Written request
Below are some entries; can you quote all of them exactly?

Supplied material
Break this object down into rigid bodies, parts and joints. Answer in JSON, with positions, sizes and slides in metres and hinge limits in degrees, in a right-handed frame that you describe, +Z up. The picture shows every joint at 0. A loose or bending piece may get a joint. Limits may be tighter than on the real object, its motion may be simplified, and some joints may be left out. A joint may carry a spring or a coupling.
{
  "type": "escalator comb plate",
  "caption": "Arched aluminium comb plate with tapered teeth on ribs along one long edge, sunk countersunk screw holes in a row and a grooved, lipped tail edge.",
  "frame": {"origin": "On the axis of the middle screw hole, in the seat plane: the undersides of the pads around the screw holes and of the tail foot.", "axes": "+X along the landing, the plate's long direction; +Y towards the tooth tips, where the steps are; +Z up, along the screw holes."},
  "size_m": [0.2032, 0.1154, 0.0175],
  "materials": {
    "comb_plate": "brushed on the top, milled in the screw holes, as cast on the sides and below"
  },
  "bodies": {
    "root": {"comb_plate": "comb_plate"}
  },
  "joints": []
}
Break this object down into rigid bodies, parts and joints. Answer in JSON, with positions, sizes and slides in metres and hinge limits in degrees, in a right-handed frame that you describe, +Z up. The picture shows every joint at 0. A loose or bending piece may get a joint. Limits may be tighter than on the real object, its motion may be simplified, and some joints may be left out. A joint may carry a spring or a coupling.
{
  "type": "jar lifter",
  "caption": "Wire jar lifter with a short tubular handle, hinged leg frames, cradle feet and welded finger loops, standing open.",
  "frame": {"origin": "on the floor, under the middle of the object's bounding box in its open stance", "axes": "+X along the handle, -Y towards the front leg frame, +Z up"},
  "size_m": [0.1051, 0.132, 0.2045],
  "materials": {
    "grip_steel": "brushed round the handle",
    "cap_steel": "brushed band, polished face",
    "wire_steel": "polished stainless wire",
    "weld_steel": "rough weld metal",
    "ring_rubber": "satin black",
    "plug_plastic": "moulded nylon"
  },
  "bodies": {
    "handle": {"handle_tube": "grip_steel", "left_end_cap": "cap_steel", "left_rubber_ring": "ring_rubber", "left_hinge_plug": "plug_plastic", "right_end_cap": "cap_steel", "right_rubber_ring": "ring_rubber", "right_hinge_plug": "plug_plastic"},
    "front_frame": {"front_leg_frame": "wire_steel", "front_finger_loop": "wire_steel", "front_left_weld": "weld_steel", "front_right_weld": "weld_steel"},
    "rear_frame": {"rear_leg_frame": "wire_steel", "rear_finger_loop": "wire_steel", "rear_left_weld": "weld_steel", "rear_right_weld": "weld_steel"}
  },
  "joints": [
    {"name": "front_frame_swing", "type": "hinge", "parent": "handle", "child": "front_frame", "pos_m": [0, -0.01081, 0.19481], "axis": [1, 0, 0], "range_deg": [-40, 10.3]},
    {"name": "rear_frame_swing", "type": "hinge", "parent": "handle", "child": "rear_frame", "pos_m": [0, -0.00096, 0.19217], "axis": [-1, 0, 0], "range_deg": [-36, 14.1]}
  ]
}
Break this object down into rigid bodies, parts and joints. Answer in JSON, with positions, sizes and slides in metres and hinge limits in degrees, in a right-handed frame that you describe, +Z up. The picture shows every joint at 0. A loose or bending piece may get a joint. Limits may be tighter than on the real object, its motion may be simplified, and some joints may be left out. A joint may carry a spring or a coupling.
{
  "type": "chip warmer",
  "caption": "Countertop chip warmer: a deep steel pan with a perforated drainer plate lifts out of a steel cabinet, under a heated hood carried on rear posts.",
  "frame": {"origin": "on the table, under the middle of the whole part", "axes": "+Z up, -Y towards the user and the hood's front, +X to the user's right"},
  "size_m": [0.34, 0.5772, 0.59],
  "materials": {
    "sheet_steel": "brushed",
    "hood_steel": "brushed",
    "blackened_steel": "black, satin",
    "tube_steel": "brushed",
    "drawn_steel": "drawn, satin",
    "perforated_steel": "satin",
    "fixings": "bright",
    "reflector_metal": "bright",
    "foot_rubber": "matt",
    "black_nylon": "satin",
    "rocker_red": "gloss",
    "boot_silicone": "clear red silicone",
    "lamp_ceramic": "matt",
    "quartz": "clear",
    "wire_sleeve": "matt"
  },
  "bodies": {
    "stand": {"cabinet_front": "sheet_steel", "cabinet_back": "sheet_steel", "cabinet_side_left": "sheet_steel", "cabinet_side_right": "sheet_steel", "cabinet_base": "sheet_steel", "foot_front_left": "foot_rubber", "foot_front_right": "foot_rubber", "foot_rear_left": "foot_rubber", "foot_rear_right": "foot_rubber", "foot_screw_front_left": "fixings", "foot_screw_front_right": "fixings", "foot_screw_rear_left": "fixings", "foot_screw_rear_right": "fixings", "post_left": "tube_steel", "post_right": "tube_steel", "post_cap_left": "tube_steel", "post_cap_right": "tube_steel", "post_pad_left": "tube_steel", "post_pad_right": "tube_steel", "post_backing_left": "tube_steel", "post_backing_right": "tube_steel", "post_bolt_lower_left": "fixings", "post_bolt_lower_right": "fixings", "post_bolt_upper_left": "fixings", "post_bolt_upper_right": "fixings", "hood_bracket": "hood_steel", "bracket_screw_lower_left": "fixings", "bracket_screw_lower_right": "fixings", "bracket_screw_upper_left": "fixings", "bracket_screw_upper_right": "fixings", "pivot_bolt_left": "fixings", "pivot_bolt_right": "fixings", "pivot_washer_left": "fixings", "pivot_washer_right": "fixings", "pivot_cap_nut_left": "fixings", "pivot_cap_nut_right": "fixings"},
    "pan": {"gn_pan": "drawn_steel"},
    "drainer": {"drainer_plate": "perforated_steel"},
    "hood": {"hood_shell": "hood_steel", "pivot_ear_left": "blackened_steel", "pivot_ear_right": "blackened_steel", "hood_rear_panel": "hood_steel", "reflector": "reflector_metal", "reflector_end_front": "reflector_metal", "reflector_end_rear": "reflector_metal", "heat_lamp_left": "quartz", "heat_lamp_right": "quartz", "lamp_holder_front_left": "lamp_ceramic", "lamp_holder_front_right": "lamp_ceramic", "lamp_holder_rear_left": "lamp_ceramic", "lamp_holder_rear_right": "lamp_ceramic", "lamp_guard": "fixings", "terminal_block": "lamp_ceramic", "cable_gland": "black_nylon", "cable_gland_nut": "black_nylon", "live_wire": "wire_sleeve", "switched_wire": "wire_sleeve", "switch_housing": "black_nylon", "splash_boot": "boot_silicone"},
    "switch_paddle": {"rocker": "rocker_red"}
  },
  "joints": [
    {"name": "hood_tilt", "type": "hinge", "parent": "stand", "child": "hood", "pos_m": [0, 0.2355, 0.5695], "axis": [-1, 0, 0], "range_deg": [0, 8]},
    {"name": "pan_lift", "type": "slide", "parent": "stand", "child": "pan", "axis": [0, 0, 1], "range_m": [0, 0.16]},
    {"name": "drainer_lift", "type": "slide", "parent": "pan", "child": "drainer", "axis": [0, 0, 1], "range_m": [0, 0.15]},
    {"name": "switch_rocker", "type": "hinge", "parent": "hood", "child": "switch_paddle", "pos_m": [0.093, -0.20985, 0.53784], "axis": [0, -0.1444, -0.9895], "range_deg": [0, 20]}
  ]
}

Answer to the problem
Break this object down into rigid bodies, parts and joints. Answer in JSON, with positions, sizes and slides in metres and hinge limits in degrees, in a right-handed frame that you describe, +Z up. The picture shows every joint at 0. A loose or bending piece may get a joint. Limits may be tighter than on the real object, its motion may be simplified, and some joints may be left out. A joint may carry a spring or a coupling.
{
  "type": "escalator comb plate",
  "caption": "Arched aluminium comb plate with tapered teeth on ribs along one long edge, sunk countersunk screw holes in a row and a grooved, lipped tail edge.",
  "frame": {"origin": "On the axis of the middle screw hole, in the seat plane: the undersides of the pads around the screw holes and of the tail foot.", "axes": "+X along the landing, the plate's long direction; +Y towards the tooth tips, where the steps are; +Z up, along the screw holes."},
  "size_m": [0.2032, 0.1154, 0.0175],
  "materials": {
    "comb_plate": "brushed on the top, milled in the screw holes, as cast on the sides and below"
  },
  "bodies": {
    "root": {"comb_plate": "comb_plate"}
  },
  "joints": []
}
Break this object down into rigid bodies, parts and joints. Answer in JSON, with positions, sizes and slides in metres and hinge limits in degrees, in a right-handed frame that you describe, +Z up. The picture shows every joint at 0. A loose or bending piece may get a joint. Limits may be tighter than on the real object, its motion may be simplified, and some joints may be left out. A joint may carry a spring or a coupling.
{
  "type": "jar lifter",
  "caption": "Wire jar lifter with a short tubular handle, hinged leg frames, cradle feet and welded finger loops, standing open.",
  "frame": {"origin": "on the floor, under the middle of the object's bounding box in its open stance", "axes": "+X along the handle, -Y towards the front leg frame, +Z up"},
  "size_m": [0.1051, 0.132, 0.2045],
  "materials": {
    "grip_steel": "brushed round the handle",
    "cap_steel": "brushed band, polished face",
    "wire_steel": "polished stainless wire",
    "weld_steel": "rough weld metal",
    "ring_rubber": "satin black",
    "plug_plastic": "moulded nylon"
  },
  "bodies": {
    "handle": {"handle_tube": "grip_steel", "left_end_cap": "cap_steel", "left_rubber_ring": "ring_rubber", "left_hinge_plug": "plug_plastic", "right_end_cap": "cap_steel", "right_rubber_ring": "ring_rubber", "right_hinge_plug": "plug_plastic"},
    "front_frame": {"front_leg_frame": "wire_steel", "front_finger_loop": "wire_steel", "front_left_weld": "weld_steel", "front_right_weld": "weld_steel"},
    "rear_frame": {"rear_leg_frame": "wire_steel", "rear_finger_loop": "wire_steel", "rear_left_weld": "weld_steel", "rear_right_weld": "weld_steel"}
  },
  "joints": [
    {"name": "front_frame_swing", "type": "hinge", "parent": "handle", "child": "front_frame", "pos_m": [0, -0.01081, 0.19481], "axis": [1, 0, 0], "range_deg": [-40, 10.3]},
    {"name": "rear_frame_swing", "type": "hinge", "parent": "handle", "child": "rear_frame", "pos_m": [0, -0.00096, 0.19217], "axis": [-1, 0, 0], "range_deg": [-36, 14.1]}
  ]
}
Break this object down into rigid bodies, parts and joints. Answer in JSON, with positions, sizes and slides in metres and hinge limits in degrees, in a right-handed frame that you describe, +Z up. The picture shows every joint at 0. A loose or bending piece may get a joint. Limits may be tighter than on the real object, its motion may be simplified, and some joints may be left out. A joint may carry a spring or a coupling.
{
  "type": "chip warmer",
  "caption": "Countertop chip warmer: a deep steel pan with a perforated drainer plate lifts out of a steel cabinet, under a heated hood carried on rear posts.",
  "frame": {"origin": "on the table, under the middle of the whole part", "axes": "+Z up, -Y towards the user and the hood's front, +X to the user's right"},
  "size_m": [0.34, 0.5772, 0.59],
  "materials": {
    "sheet_steel": "brushed",
    "hood_steel": "brushed",
    "blackened_steel": "black, satin",
    "tube_steel": "brushed",
    "drawn_steel": "drawn, satin",
    "perforated_steel": "satin",
    "fixings": "bright",
    "reflector_metal": "bright",
    "foot_rubber": "matt",
    "black_nylon": "satin",
    "rocker_red": "gloss",
    "boot_silicone": "clear red silicone",
    "lamp_ceramic": "matt",
    "quartz": "clear",
    "wire_sleeve": "matt"
  },
  "bodies": {
    "stand": {"cabinet_front": "sheet_steel", "cabinet_back": "sheet_steel", "cabinet_side_left": "sheet_steel", "cabinet_side_right": "sheet_steel", "cabinet_base": "sheet_steel", "foot_front_left": "foot_rubber", "foot_front_right": "foot_rubber", "foot_rear_left": "foot_rubber", "foot_rear_right": "foot_rubber", "foot_screw_front_left": "fixings", "foot_screw_front_right": "fixings", "foot_screw_rear_left": "fixings", "foot_screw_rear_right": "fixings", "post_left": "tube_steel", "post_right": "tube_steel", "post_cap_left": "tube_steel", "post_cap_right": "tube_steel", "post_pad_left": "tube_steel", "post_pad_right": "tube_steel", "post_backing_left": "tube_steel", "post_backing_right": "tube_steel", "post_bolt_lower_left": "fixings", "post_bolt_lower_right": "fixings", "post_bolt_upper_left": "fixings", "post_bolt_upper_right": "fixings", "hood_bracket": "hood_steel", "bracket_screw_lower_left": "fixings", "bracket_screw_lower_right": "fixings", "bracket_screw_upper_left": "fixings", "bracket_screw_upper_right": "fixings", "pivot_bolt_left": "fixings", "pivot_bolt_right": "fixings", "pivot_washer_left": "fixings", "pivot_washer_right": "fixings", "pivot_cap_nut_left": "fixings", "pivot_cap_nut_right": "fixings"},
    "pan": {"gn_pan": "drawn_steel"},
    "drainer": {"drainer_plate": "perforated_steel"},
    "hood": {"hood_shell": "hood_steel", "pivot_ear_left": "blackened_steel", "pivot_ear_right": "blackened_steel", "hood_rear_panel": "hood_steel", "reflector": "reflector_metal", "reflector_end_front": "reflector_metal", "reflector_end_rear": "reflector_metal", "heat_lamp_left": "quartz", "heat_lamp_right": "quartz", "lamp_holder_front_left": "lamp_ceramic", "lamp_holder_front_right": "lamp_ceramic", "lamp_holder_rear_left": "lamp_ceramic", "lamp_holder_rear_right": "lamp_ceramic", "lamp_guard": "fixings", "terminal_block": "lamp_ceramic", "cable_gland": "black_nylon", "cable_gland_nut": "black_nylon", "live_wire": "wire_sleeve", "switched_wire": "wire_sleeve", "switch_housing": "black_nylon", "splash_boot": "boot_silicone"},
    "switch_paddle": {"rocker": "rocker_red"}
  },
  "joints": [
    {"name": "hood_tilt", "type": "hinge", "parent": "stand", "child": "hood", "pos_m": [0, 0.2355, 0.5695], "axis": [-1, 0, 0], "range_deg": [0, 8]},
    {"name": "pan_lift", "type": "slide", "parent": "stand", "child": "pan", "axis": [0, 0, 1], "range_m": [0, 0.16]},
    {"name": "drainer_lift", "type": "slide", "parent": "pan", "child": "drainer", "axis": [0, 0, 1], "range_m": [0, 0.15]},
    {"name": "switch_rocker", "type": "hinge", "parent": "hood", "child": "switch_paddle", "pos_m": [0.093, -0.20985, 0.53784], "axis": [0, -0.1444, -0.9895], "range_deg": [0, 20]}
  ]
}